Nigel Brown is acknowledged as a leading narrative artist whose distinctive works use a blend of symbolic and expressionistic approaches to voice deep social concern. Employing history, literature and politics as devices to draw attention to individual and environmental issues Nigel Brown conveys emotional and intuitive sympathy within the confines of the works in an accurate and incisive reading of the human condition.’ (sourced from here)

And another said this:

‘Ultimately, Brown is tilling our history and telling who we are (becoming) through our deeds. He reminds us again and again that everything is interconnected – the environment, the dreams of aspiration, the passage of time etc. He uses words as narrative devices, as architectural monuments and (ultimately) emblematically.’ (sourced from here)

Some of his pieces confront us about our effects on our country & the earth.

One painting called ‘We are water’ 2009 states: “Eh river we are sorry, we are largely water. If we don’t respect it, what do we respect? If we abuse rivers, we abuse ourselves.” (view painting here)

In another series called ‘Short Lives of Birds‘ one painting named’ Let’s Come to Terms With Birds’ says: “Let’s come to terms with birds, facing their extinction and our own. Mindful of our own purpose driven fate changing with the weather.”

Political posters by New Zealand street artist ‘Toothfish’

Toothfish-warAnti-capitalist posters by a New Zealand street artist have popped up in 35 countries around the world.

He goes by the name Toothfish and says like the endangered species he’d prefer to remain inconspicuous to save himself from mankind.

“Art itself is either undervalued or overvalued,” he says. “The value systems on this planet seem skewed and wrong and Toothfish is using art to attack some of these value systems.”

Toothfish is an eco-artist and international poster project who raises awareness of environmental/political issues by producing posters which are distributed internationally in both the real and virtual worlds.

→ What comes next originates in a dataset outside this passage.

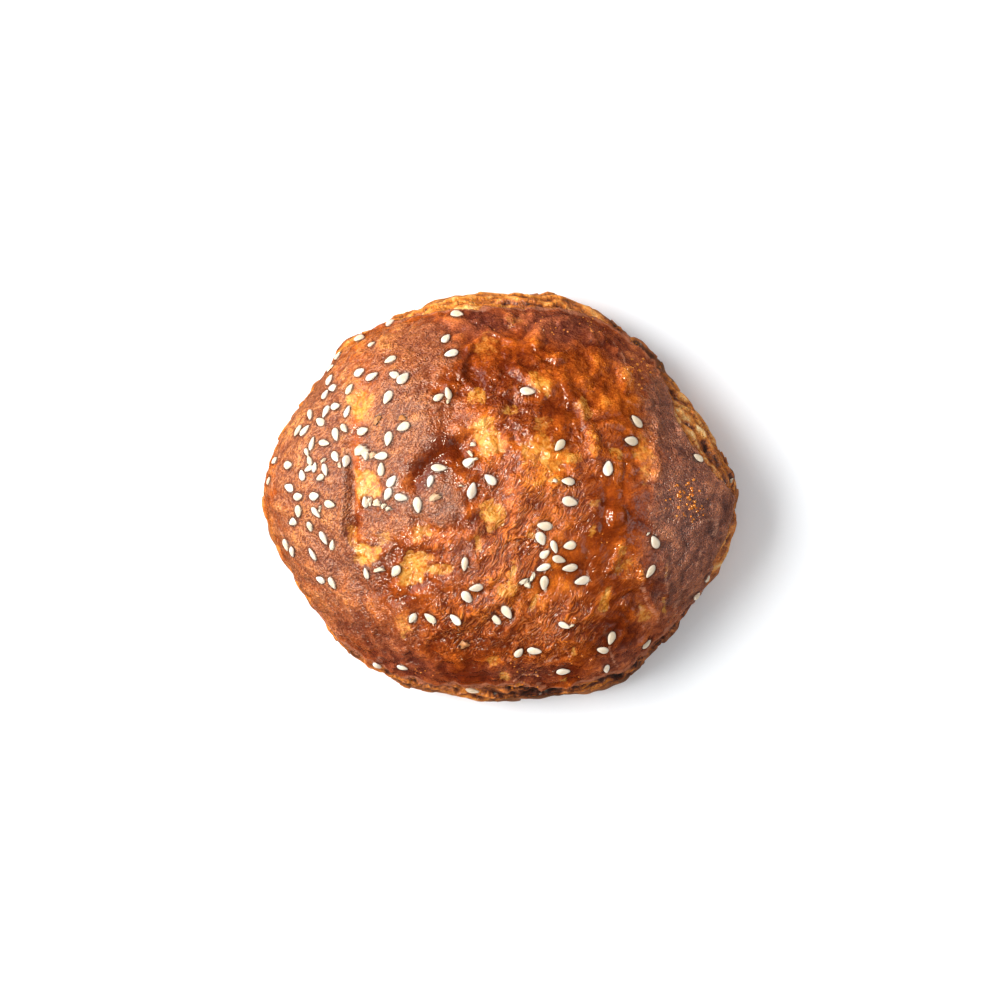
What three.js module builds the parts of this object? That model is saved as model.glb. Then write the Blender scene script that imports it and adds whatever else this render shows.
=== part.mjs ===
// A glazed bread roll, baked as one piece, with sesame seeds lying on its crust.
// Units are millimetres, +Z is up. The origin is the middle of the flat spot that it rests on.
import * as THREE from 'three';
import { mergeVertices } from 'three/addons/utils/BufferGeometryUtils.js';

// ---- Driving dimensions ------------------------------------------------------------------
const LENGTH = 114;           // along X, tip to tip
const WIDTH = 98;             // along Y
const HEIGHT = 46;            // from the flat spot to the highest point of the crust
const FLAT_INSET = 7;         // how far the flat spot stays inside the widest outline
const WIDEST_AT = 10;         // height of the widest line round the side
const SHOULDER_AT = 21;       // height of the ridge where the side turns into the top
const SIDE_CURVE = 1.5;       // 1 is a straight side, larger stays upright before it leans in
const DOME_FLATNESS = 2.5;    // larger keeps the top level further out
const DOME_FULLNESS = 0.8;    // smaller makes the dome's foot steeper
const TUCK_FULLNESS = 0.8;    // 1 is an elliptical lower edge, smaller is fuller

const SEED_THICKNESS = 0.95;  // a sesame seed lying flat
const SEED_GAP = 0.3;         // clear space between a seed and the crust

// The roll's plan is a soft hexagon: its radius every 15 degrees, counter-clockwise from +X.
const OUTLINE_RADII = [
  56.6, 52.6, 49.7, 49.6, 50.0, 49.6, 48.4, 49.0, 49.4, 51.8, 51.4, 54.2,
  56.8, 54.0, 52.0, 52.0, 51.0, 49.2, 49.0, 49.6, 52.8, 52.4, 52.6, 55.3,
];

// How far the shoulder ridge lies inside the widest line, every 30 degrees.
const SHOULDER_INSETS = [2.6, 4.0, 4.5, 4.0, 2.4, 1.6, 1.8, 3.0, 3.5, 3.2, 3.4, 3.0];

// Swellings and hollows of the top: x, y, reach along the turn, reach across it, turn, height.
const SWELLINGS = [
  [-20, 7, 5, 5, 0, 1.1],      // round blister left of the middle
  [-9, 9, 9, 2.6, 40, -1.4],   // valley beside it
  [-2, 34, 8, 5, 45, -1.6],    // pocket under the far edge
  [-30.5, 2.5, 4.5, 6, 0, -1.0],
  [-20, -17, 6, 5, 20, -1.1],
  [-2, -4, 5, 6, 0, -1.0],
  [8, 11, 6, 5, 0, 0.9],
  [27, -4.5, 4, 4, 0, 0.9],
  [29, 14, 7, 9, 70, 1.2],
  [-44, 10, 7, 14, 10, 1.3],
  [18, -36, 12, 6, 0, 0.9],
  [-26, 28, 10, 7, 30, 0.9],
  [12, -24, 5, 9, -35, -0.8],
];

// Whole sesame seeds: x, y, heading of the pointed end in degrees, length, width.
const SEEDS = [
  [-33.4, 37.5, 130, 2.6, 2.0],
  [-32.6, 28.8, 0, 2.8, 2.0],
  [-25.5, 31.5, 215, 2.9, 1.7],
  [-10.2, 42.4, 135, 3.0, 2.2],
  [-12.6, 36.5, 75, 2.6, 1.9],
  [-11.4, 33.0, 30, 3.3, 2.0],
  [-22.4, 27.2, 65, 3.6, 2.4],
  [-25.8, 22.9, 70, 3.4, 2.1],
  [-14.2, 22.8, 35, 2.6, 1.7],
  [-34.8, 24.9, 50, 2.8, 1.6],
  [-35.3, 19.6, 85, 2.9, 1.5],
  [-40.4, 19.6, 95, 3.2, 1.6],
  [-38.1, 14.3, 120, 3.3, 1.8],
  [-31.7, 15.1, 0, 3.0, 2.0],
  [-43.6, 12.2, 280, 3.3, 1.4],
  [-38.1, 9.2, 130, 2.9, 1.9],
  [-45.8, 5.0, 130, 2.6, 1.8],
  [-40.4, 6.2, 300, 3.0, 1.5],
  [-48.9, 2.2, 170, 2.8, 1.9],
  [-42.9, 0.3, 10, 2.7, 2.0],
  [-39.3, -1.6, 0, 2.8, 1.9],
  [-46.8, -3.2, 245, 2.9, 1.8],
  [-44.0, -6.6, 260, 2.6, 1.6],
  [-31.1, -1.2, 100, 2.6, 1.5],
  [-22.2, 16.1, 15, 3.2, 2.1],
  [-25.7, 13.3, 272, 3.4, 2.1],
  [-27.3, 9.4, 0, 3.3, 1.9],
  [-24.9, 3.6, 225, 3.1, 2.1],
  [-22.7, -0.1, 355, 3.1, 1.8],
  [-18.9, -1.8, 275, 3.6, 2.1],
  [-14.2, 6.6, 355, 3.6, 1.9],
  [-16.2, 3.6, 255, 2.8, 1.6],
  [-7.3, 7.7, 205, 3.4, 2.0],
  [-6.5, 1.5, 80, 3.8, 2.2],
  [-40.8, -9.3, 290, 3.4, 1.7],
  [-43.5, -13.1, 300, 3.2, 1.3],
  [-38.9, -19.8, 285, 3.0, 1.6],
  [-24.0, -16.9, 50, 3.0, 2.1],
  [-8.2, -15.3, 265, 3.3, 1.6],
  [-7.7, -22.9, 115, 3.4, 2.2],
  [-16.1, -27.8, 310, 3.3, 2.0],
  [-10.3, -28.1, 315, 3.3, 1.9],
  [1.4, -26.3, 115, 3.5, 2.2],
  [7.9, -35.4, 350, 3.4, 2.0],
  [14.7, -40.3, 352, 3.2, 1.7],
  [25.6, -32.6, 92, 3.1, 2.1],
  [34.1, -34.1, 55, 3.0, 1.6],
  [34.6, -17.0, 50, 3.4, 1.8],
  [35.6, -10.3, 310, 3.4, 2.1],
  [18.7, -19.2, 190, 3.7, 2.0],
  [10.0, -19.6, 272, 3.6, 2.1],
  [15.9, -16.2, 180, 3.6, 2.0],
  [9.2, -9.5, 115, 3.2, 2.3],
  [15.9, -1.1, 345, 3.6, 2.3],
  [6.2, 24.1, 355, 3.4, 2.0],
  [13.5, 11.8, 47, 3.4, 2.0],
  [31.4, 17.2, 320, 3.5, 2.0],
  [30.0, 12.8, 186, 3.6, 2.2],
  [24.7, 6.5, 80, 3.6, 2.3],
];

// ---- How finely the shapes are divided ---------------------------------------------------
const AROUND = 72;            // columns round the roll
const TUCK_STEPS = 5;         // rings from the flat spot to the widest line
const SIDE_STEPS = 4;         // rings from there to the shoulder
const DOME_STEPS = 19;        // rings from the shoulder to the crown

// ---- Small helpers -----------------------------------------------------------------------
const radians = THREE.MathUtils.degToRad;

// A smooth value from a list of values evenly spaced round a full turn.
function valueRound(list, angle) {
  const place = (angle / (2 * Math.PI)) * list.length;
  const at = Math.floor(place);
  const t = place - at;
  const [a, b, c, d] = [-1, 0, 1, 2].map((step) => list[(at + step + list.length) % list.length]);
  const slopeIn = (c - a) / 2;
  const slopeOut = (d - b) / 2;
  const bend = 3 * (c - b) - 2 * slopeIn - slopeOut;
  const twist = 2 * (b - c) + slopeIn + slopeOut;
  return b + slopeIn * t + bend * t * t + twist * t * t * t;
}

// The height that the swellings add at a place on the top.
function swelling(x, y) {
  let sum = 0;
  for (const [cx, cy, along, across, turn, height] of SWELLINGS) {
    const c = Math.cos(radians(turn));
    const s = Math.sin(radians(turn));
    const u = ((x - cx) * c + (y - cy) * s) / along;
    const v = ((y - cy) * c - (x - cx) * s) / across;
    sum += height * Math.exp(-(u * u + v * v));
  }
  return sum;
}

// A closed mesh's triangles from rings of points, with one point at each end.
function skinOfRings(rings, startPoint, endPoint) {
  const points = [startPoint, ...rings.flat(), endPoint];
  const triangles = [];
  const around = rings[0].length;
  const index = (ring, column) => 1 + ring * around + (column % around);
  for (let column = 0; column < around; column++) {
    triangles.push(0, index(0, column + 1), index(0, column));
    for (let ring = 0; ring + 1 < rings.length; ring++) {
      const [a, b] = [index(ring, column), index(ring, column + 1)];
      const [c, d] = [index(ring + 1, column), index(ring + 1, column + 1)];
      triangles.push(a, b, d, a, d, c);
    }
    const last = rings.length - 1;
    triangles.push(index(last, column), index(last, column + 1), points.length - 1);
  }
  const geometry = new THREE.BufferGeometry();
  geometry.setAttribute('position', new THREE.Float32BufferAttribute(points.flat(), 3));
  geometry.setIndex(triangles);
  return geometry;
}

// ---- The crust ---------------------------------------------------------------------------

// One column's radius and height at every ring, from the flat spot up to just below the crown.
function columnProfile(angle) {
  const widest = valueRound(OUTLINE_RADII, angle);
  const shoulder = widest - valueRound(SHOULDER_INSETS, angle);
  const steps = [];
  for (let i = 0; i <= TUCK_STEPS; i++) {
    const t = (i / TUCK_STEPS) * (Math.PI / 2);
    const out = Math.sin(t) ** TUCK_FULLNESS;
    const up = 1 - Math.cos(t) ** TUCK_FULLNESS;
    steps.push([widest - FLAT_INSET * (1 - out), WIDEST_AT * up]);
  }
  for (let i = 1; i <= SIDE_STEPS; i++) {
    const t = i / SIDE_STEPS;
    const inward = t ** SIDE_CURVE;
    steps.push([
      THREE.MathUtils.lerp(widest, shoulder, inward),
      THREE.MathUtils.lerp(WIDEST_AT, SHOULDER_AT, t),
    ]);
  }
  for (let i = 1; i < DOME_STEPS; i++) {
    const out = Math.cos((i / DOME_STEPS) * (Math.PI / 2));
    const up = (1 - out ** DOME_FLATNESS) ** DOME_FULLNESS;
    steps.push([shoulder * out, THREE.MathUtils.lerp(SHOULDER_AT, HEIGHT, up)]);
  }
  return steps;
}

function makeCrustGeometry() {
  const columns = [];
  for (let column = 0; column < AROUND; column++) {
    const angle = (column / AROUND) * 2 * Math.PI;
    columns.push(columnProfile(angle).map(([radius, z]) => {
      const x = radius * Math.cos(angle);
      const y = radius * Math.sin(angle);
      const onTop = THREE.MathUtils.smoothstep(z, SHOULDER_AT, SHOULDER_AT + 8);
      return [x, y, z + onTop * swelling(x, y)];
    }));
  }
  const rings = columns[0].map((_, ring) => columns.map((points) => points[ring]));
  const geometry = skinOfRings(rings, [0, 0, 0], [0, 0, HEIGHT + swelling(0, 0)]);
  fitToSize(geometry);
  return geometry;
}

// Brings the crust to its exact size, centred over the origin.
function fitToSize(geometry) {
  geometry.computeBoundingBox();
  const box = geometry.boundingBox;
  const size = box.getSize(new THREE.Vector3());
  const middle = box.getCenter(new THREE.Vector3());
  geometry.translate(-middle.x, -middle.y, -box.min.z);
  geometry.scale(LENGTH / size.x, WIDTH / size.y, HEIGHT / size.z);
  geometry.computeVertexNormals();
}

// ---- The sesame seeds --------------------------------------------------------------------

// A flat teardrop, one unit long, wide and thick, with its pointed end towards +X.
function makeSeedGeometry() {
  const POINTEDNESS = 0.38;
  const ball = new THREE.SphereGeometry(0.5, 8, 5);
  ball.rotateZ(-Math.PI / 2);
  ball.deleteAttribute('normal');
  ball.deleteAttribute('uv');
  const seed = mergeVertices(ball, 1e-5);
  const position = seed.attributes.position;
  for (let i = 0; i < position.count; i++) {
    const narrowing = 1 - POINTEDNESS * Math.max(0, position.getX(i) + 0.15);
    position.setY(i, position.getY(i) * narrowing);
    position.setZ(i, position.getZ(i) * narrowing);
  }
  return seed;
}

// Where a plumb line through x, y meets the crust, with the crust's mean direction round there.
function crustUnder(crust, x, y) {
  const REACH = 1.2;
  const down = new THREE.Vector3(0, 0, -1);
  const hitAt = (px, py) => {
    const ray = new THREE.Raycaster(new THREE.Vector3(px, py, 2 * HEIGHT), down);
    return ray.intersectObject(crust)[0].point;
  };
  const alongX = hitAt(x + REACH, y).sub(hitAt(x - REACH, y));
  const alongY = hitAt(x, y + REACH).sub(hitAt(x, y - REACH));
  return { point: hitAt(x, y), normal: alongX.cross(alongY).normalize() };
}

function layOnCrust(seed, crust, x, y, heading, thickness) {
  const { point, normal } = crustUnder(crust, x, y);
  const tip = new THREE.Vector3(Math.cos(radians(heading)), Math.sin(radians(heading)), 0);
  tip.addScaledVector(normal, -tip.dot(normal)).normalize();
  const side = new THREE.Vector3().crossVectors(normal, tip);
  seed.quaternion.setFromRotationMatrix(new THREE.Matrix4().makeBasis(tip, side, normal));
  seed.position.copy(point).addScaledVector(normal, thickness / 2 + SEED_GAP);
}

// ---- The whole roll ----------------------------------------------------------------------
const crustMaterial = () => new THREE.MeshStandardMaterial({ color: 0x7a2e0c, roughness: 0.35, metalness: 0 });
const seedMaterial = () => new THREE.MeshStandardMaterial({ color: 0xf6ead2, roughness: 0.45, metalness: 0 });

const roll = new THREE.Group();
const crust = new THREE.Mesh(makeCrustGeometry(), crustMaterial());
crust.name = 'bread_roll';
roll.add(crust);
crust.updateMatrixWorld();

SEEDS.forEach(([x, y, heading, length, width], i) => {
  const seed = new THREE.Mesh(makeSeedGeometry(), seedMaterial());
  seed.name = `sesame_seed_${String(i + 1).padStart(2, '0')}`;
  seed.scale.set(length, width, SEED_THICKNESS);
  layOnCrust(seed, crust, x, y, heading, SEED_THICKNESS);
  roll.add(seed);
});

export default roll;
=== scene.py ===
# %% [markdown]
# # A glazed bread roll with sesame seeds
#
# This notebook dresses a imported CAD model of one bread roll. The CAD model fixes the roll's size and
# the place of its seeds. Everything here is about its looks: a blistered, glazed crust, a layered
# side, sesame seeds stuck in the glaze, and the light that makes the glaze shine.
#
# Lengths are worked out in millimetres, because a baker thinks in them, and become metres only when
# a Blender object is made.

from math import cos, pi, radians, sin
from types import SimpleNamespace

import bmesh
import bpy
import numpy as np
from mathutils import Matrix, Vector
from mathutils.bvhtree import BVHTree


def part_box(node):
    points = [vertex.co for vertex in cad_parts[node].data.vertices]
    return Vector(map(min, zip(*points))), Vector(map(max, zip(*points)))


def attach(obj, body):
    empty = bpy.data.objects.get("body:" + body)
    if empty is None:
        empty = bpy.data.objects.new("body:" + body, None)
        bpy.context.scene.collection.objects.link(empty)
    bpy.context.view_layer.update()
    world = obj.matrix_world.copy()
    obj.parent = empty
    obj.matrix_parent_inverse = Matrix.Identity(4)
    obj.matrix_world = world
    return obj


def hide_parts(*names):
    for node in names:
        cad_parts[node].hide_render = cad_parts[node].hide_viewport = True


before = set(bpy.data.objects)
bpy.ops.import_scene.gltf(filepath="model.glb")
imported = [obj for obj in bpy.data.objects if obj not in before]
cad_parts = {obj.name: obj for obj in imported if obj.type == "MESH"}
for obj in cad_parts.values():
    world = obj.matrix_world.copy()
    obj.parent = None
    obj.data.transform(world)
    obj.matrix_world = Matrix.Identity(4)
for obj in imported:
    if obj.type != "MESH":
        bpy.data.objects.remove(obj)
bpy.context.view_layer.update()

MM = 0.001
seed_nodes = sorted(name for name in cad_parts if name.startswith("sesame_seed_"))
print("The frame holds", len(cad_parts), "nodes, and", len(seed_nodes), "of them are seeds")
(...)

Read more & see a video interview with Toothfish here. Above picture by Toothfish & sourced from here.

Art and conservation

The following few links covers art in New Zealand and a few from some other countries that touch on issues of the environment and conservation.

The Kermadec exhibition Wakey, Wakey, Wakey opened on 4th October at Wellington’s City Gallery and is on until February.

This exhibition consists of work from nine artists: Phil Dadson, Bruce Foster, Fiona Hall, Gregory O’Brien, Jason O’Hara, John Pule, John Reynolds, Elizabeth Thomson and Robin White, who were selected to visit the Kermadecs in 2011 because of their connection to the Pacific, through art, ancestry, upbringing and everyday life.

“Wakey Wakey Wakey is calling on New Zealanders to wake up to the Kermadecs – it’s a unique, awe-inspiring place that New Zealand is responsible for. We want more people to know about it and feel connected to it,” John Reynolds. Read more of this article here:Exhibition’s marine wakeup call for Kiwis – Wellington exhibit puts sanctuary in spotlight

For more information check out the Wellington city art gallery website and the official Kermadec site

(above Wakey Wakey Wakey image from The Kermadecs facebook page)

Wild Creations Artists in residence programme is the Department of Conservation’s Artists in Residence programme, run in partnership with Creative New Zealand.

It gives New Zealand artists the chance to spend six weeks in natural or historical sites to experience the people, stories and challenges of the site, and draw inspiration from their surroundings to use in their work.

Check out some of the previous artists and the galleries of their work during their Wild Creation experience here

TWEET ME    “An interactive exhibit giving our birds a voice and bringing the forest back to life.”

Created by Tanya Marriott in response to her 2006 Creative NZ/DOC Wild creations residency at Maud Island wildlife reserve.

It has recently become a finalist in the New Zealand Best Awards in the Spatial Design section.

Watch this video to learn more about it.

Image sourced from here

And from further afield in Canada is the Artists for Conservation Festival 2012, Oct. 13-21 at North Vancouver’s Grouse Mountain.

It is a festival showcasing the world’s leading wildlife artists as well as bringing a unique perspective to some of the day’s most topical environmental issues.